Thursday, March 01, 2007

Speech & Debate

All good things must come to end. One of the most enjoyable activities of my high school career has officially come to an end.

You know that you are a geek when you are sad to be done with traveling great distances, dressing in a suit, and giving speeches on a weekend. That's the geek I'm proud to be.

It kills me how little respect the Speech and Debate team gets at my school. Most people don't even know what we do let alone if what we do is really a high school curricular activity. In many ways, Speech and Debate is harder than a lot of sports. What my fellow competitors and I travel to do every weekend is one of the highest ranked phobias of our country. Granted, most of us don't have to test our physical being aside from staying awake due to little sleep the night before and keep our vocal cords in tip-top shape, but we do work hard.

I improved greatly over the past four years. I went from a scatter-brained girl who couldn't talk for three minutes, to a considerable threat to most of my competition.
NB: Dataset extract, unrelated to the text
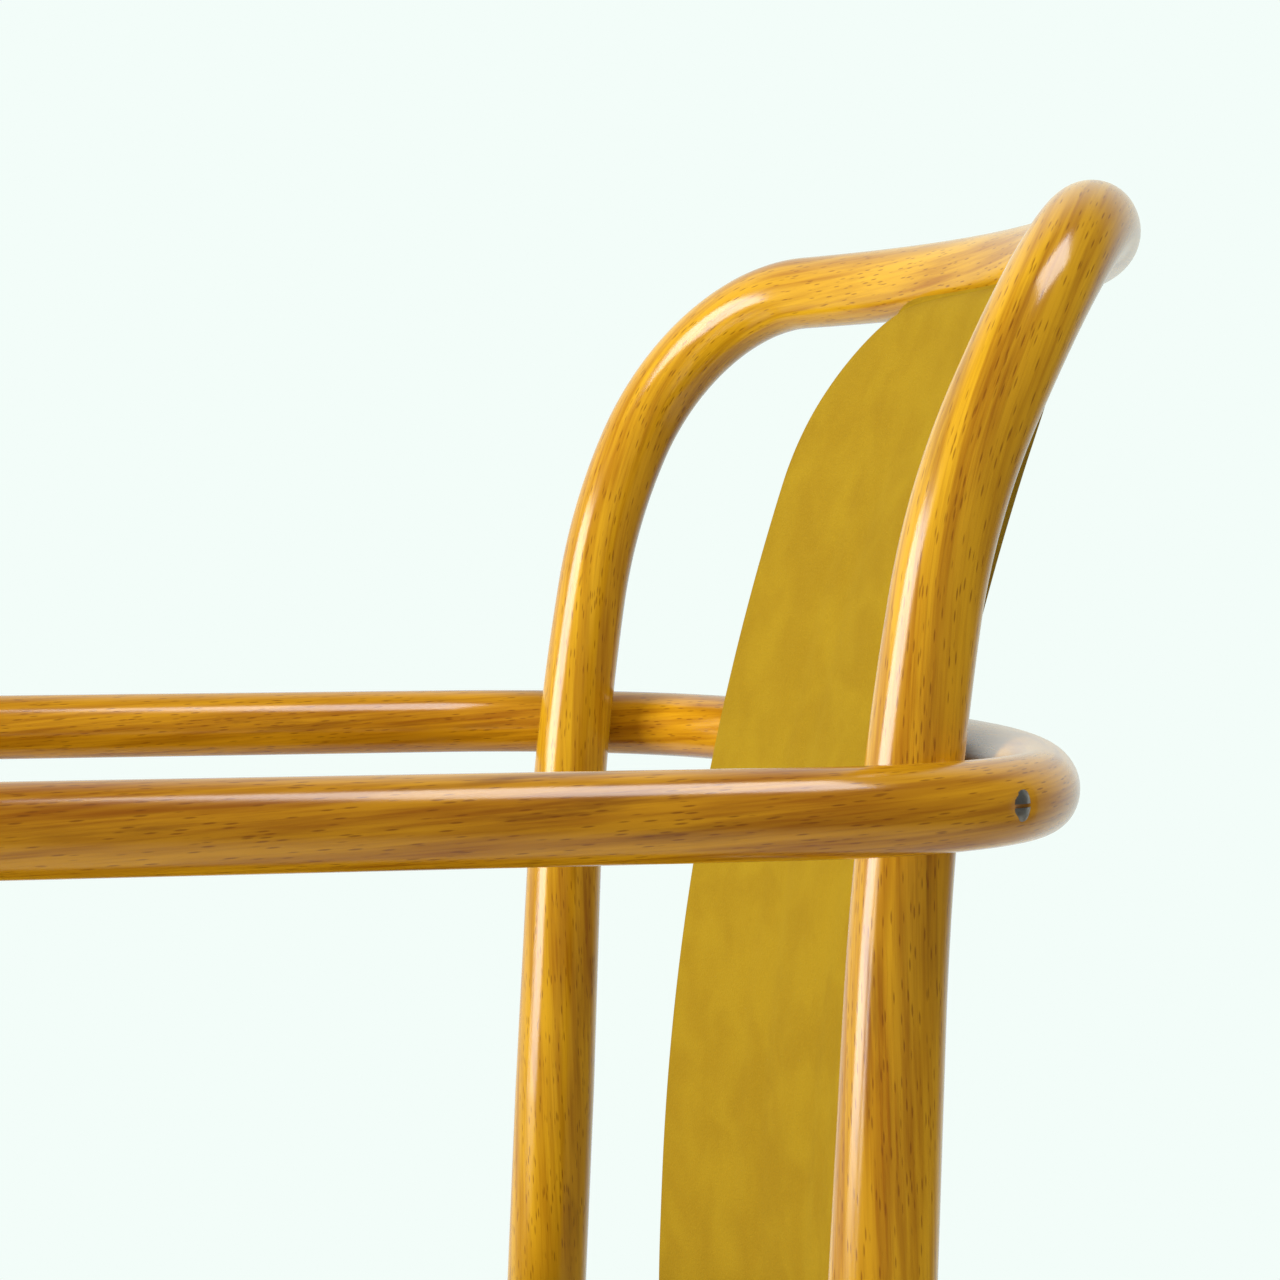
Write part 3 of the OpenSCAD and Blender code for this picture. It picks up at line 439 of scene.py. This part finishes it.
def lacquered_beech(name, light, deep, wear_share):
    """Beech under lacquer: bands of light and deep amber, dark flecks, and a share of wear."""
    material, shader, place = finish_of(name)
    made = place.node("ShaderNodeAttribute", {"attribute_name": GRAIN})
    grain = Socket(place.tree, made.outputs["Vector"])
    lines = grain.pattern(*LINES)
    flecks = 1.0 - grain.scaled(*FLECK_DRAWN).specks(FLECK_SCALE).step(*FLECK_AT)
    tone = grain.pattern(*CLOUDS) * CLOUD_SHARE + grain.pattern(*BANDS) * BAND_SHARE
    colour = (tone + lines * LINE_SHARE).mix(light, deep)
    marked = (flecks * FLECK_SHARE).mix(colour, AMBER_FLECK)
    feed(shader, "Base Color", (grain.pattern(*WORN) * wear_share).mix(marked, AMBER_WORN))
    feed(shader, "Roughness", BEECH_ROUGH + grain.pattern(*SMEARS) * SMEAR_ROUGH)
    bump(shader, lines - flecks, GRAIN_DEPTH)
    feed(shader, "Specular IOR Level", 0.0)
    feed(shader, "Coat Weight", 1.0)
    feed(shader, "Coat Roughness", COAT_ROUGH)
    feed(shader, "Coat IOR", COAT_IOR)
    return material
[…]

I was the 7th place finalist in Impromptu Speaking this year, and I am happy to say I earned it. I wasn't gifted with my talent, I had to work at it and hone it.

I know that sounds excruciatingly arrogant, but I believe it's true and feel no shame in proclaiming this achievement.

I was awarded with the Most Inspirational Speaker Award and the Bison Leadership Award. Both of those made my little heart melt. The first was voted on by my teammates and the latter was chosen by my coaches. I feel so honored that both parties considered me the right choice for the awards I was given.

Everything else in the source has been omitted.